Born in Fremantle in 1925, Mr Curedale grew up holidaying on family farms all over the State, where the regular hunting of kangaroos and ducks helped him develop into a skilled marksman.
He joined a rifle club at the age of 16 and not long after signed up for the militia, primarily because membership meant free ammunition.
With war raging on the South Pacific islands, and threatening the Australian mainland, Mr Curedale was conscripted into the Australian Army on March 29, 1943. After a week of medical examinations and aptitude tests, he was selected for the Intelligence Corps.
“They gave me the option of going to either officer school or intelligence school and you’d have to be a lunatic to be an officer in New Guinea in those days, so I decided intelligence was best for me,” he said.
“When my training was finished, they sent me up to Cairns, where I joined the intelligence section of the 25th Australian Infantry Battalion, which was part of the 7th Brigade, and we left for New Guinea not long after.”
Mr Curedale travelled to New Guinea aboard the troop transport Katoomba, which ran into a two-day tropical storm that did not relent until the ship approached the China Strait. While severe, the storm was nothing compared to what lay in wait in the Pacific theatre.
“You can imagine what it is like; all night you have to take turns watching for the Japanese sneaking around,” Mr Curedale said.“Then they attack, or you have to go out, and it’s a bastard of a business, it really is.”

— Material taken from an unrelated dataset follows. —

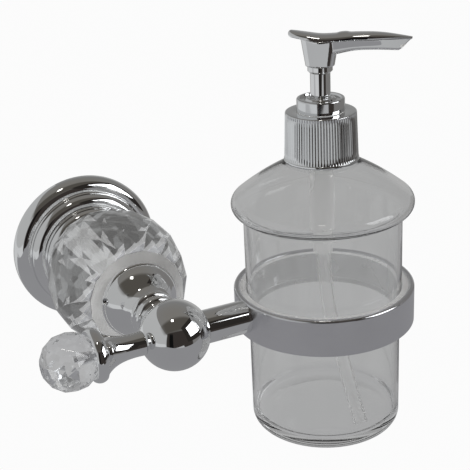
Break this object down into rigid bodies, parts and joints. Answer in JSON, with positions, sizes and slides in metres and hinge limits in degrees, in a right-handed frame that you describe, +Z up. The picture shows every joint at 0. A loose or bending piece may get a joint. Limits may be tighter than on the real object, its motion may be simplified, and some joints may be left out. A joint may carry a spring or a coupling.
{
  "type": "wall mounted soap dispenser",
  "caption": "Wall mounted liquid soap dispenser: crystal and chrome post with a ring that carries a glass bottle with a press pump.",
  "frame": {"origin": "centre of the wall bracket on the wall plane", "axes": "+Z up, +Y into the wall, the post stands out along -Y and the bottle is on the +X side"},
  "size_m": [0.1641, 0.1525, 0.1727],
  "materials": {
    "chrome": "polished",
    "ring_chrome": "polished",
    "collar_chrome": "ribbed, polished",
    "cut_crystal": "cut and polished",
    "bottle_glass": "clear",
    "clear_plastic": "translucent",
    "white_plastic": "gloss",
    "seal": "matt",
    "zinc_bracket": "plated",
    "steel": "plain"
  },
  "bodies": {
    "holder": {"wall_bracket": "zinc_bracket", "post_socket": "zinc_bracket", "socket_grub_screw": "steel", "escutcheon": "chrome", "rear_washer": "seal", "large_crystal": "cut_crystal", "front_washer": "seal", "bell_hub": "zinc_bracket", "bell_cup": "chrome", "bell_set_screw": "steel", "neck_collar": "chrome", "tie_rod": "steel", "joint_ball": "chrome", "trumpet_arm": "chrome", "finial_stud": "steel", "finial_crystal": "cut_crystal", "ring_arm": "chrome", "ring_screw": "steel", "holder_ring": "ring_chrome", "support_ring": "clear_plastic"},
    "bottle": {"bottle": "bottle_glass"},
    "pump": {"pump_housing": "clear_plastic", "neck_gasket": "seal", "locking_collar": "chrome", "dip_tube": "clear_plastic", "valve_cage": "clear_plastic", "return_spring": "steel"},
    "closure": {"closure_shell": "collar_chrome", "closure_cap": "white_plastic"},
    "plunger": {"piston": "white_plastic"},
    "head": {"pump_stem": "white_plastic", "stem_sleeve": "chrome", "stem_ferrule": "chrome", "head_body": "chrome", "head_cover": "chrome", "nozzle": "white_plastic"},
    "valve_ball": {"valve_ball": "steel"}
  },
  "joints": [
    {"name": "bottle_lift", "type": "slide", "parent": "holder", "child": "bottle", "axis": [0, 0, 1], "range_m": [0, 0.075]},
    {"name": "pump_lift", "type": "slide", "parent": "bottle", "child": "pump", "axis": [0, 0, 1], "range_m": [0, 0.006]},
    {"name": "closure_turn", "type": "hinge", "parent": "pump", "child": "closure", "pos_m": [0.07, -0.114, 0.07], "axis": [0, 0, 1], "range_deg": [0, 540]},
    {"name": "pump_press", "type": "slide", "parent": "pump", "child": "plunger", "axis": [0, 0, -1], "range_m": [0, 0.0085], "stiffness_N_per_m": 900, "springref_m": -0.005, "deforming": ["return_spring"]},
    {"name": "head_swivel", "type": "hinge", "parent": "plunger", "child": "head", "pos_m": [0.07, -0.114, 0.1], "axis": [0, 0, 1], "continuous": true},
    {"name": "valve_ball_lift", "type": "slide", "parent": "pump", "child": "valve_ball", "axis": [0, 0, 1], "range_m": [0, 0.0009]}
  ],
  "couplings": [
    {"joint": "closure_turn", "follows": "pump_lift", "rad_per_m": 1570.8}
  ]
}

Mr Curedale was involved in heavy fighting throughout his time in New Guinea and Bougainville, notably forming part of a rescue operation to relieve two battalion companies surrounded by Japanese forces.
“We went in with four Matilda infantry tanks, which soon turned into three tanks when one of them got bogged,” he said.
“We succeeded in getting the companies out but the Japanese ambushed us on the way back to battalion headquarters at Slater’s Knoll. I only managed to save my life by getting in behind one of the tanks to shield myself.”
Following the ambush, Mr Curedale was involved in the April 5, 1945 defence of Slater’s Knoll, a battle often described in history books as ‘the miracle in the jungle’, during which a total of 129 Australian soldiers held firm in the face of 2400 well-armed Japanese forces.
Milne’s Bay and Slater’s Knoll are both battle honours awarded to the Queensland 25th Battalion.
After returning from New Guinea, Mr Curedale enjoyed a long career as an accountant-economist in Canberra, retiring as a senior public servant before heading back to Western Australia with his wife Nancy. The pair have three children and have lived in Kardinya for the past three decades.
Mr Curedale has recently completed a detailed history of the 7th Brigade’s activities during World War II, concentrating primarily on the movement of the 25th Battalion.
The activities of the 25th Battalion are commemorated in the Milne Bay Military Museum in Toowoomba.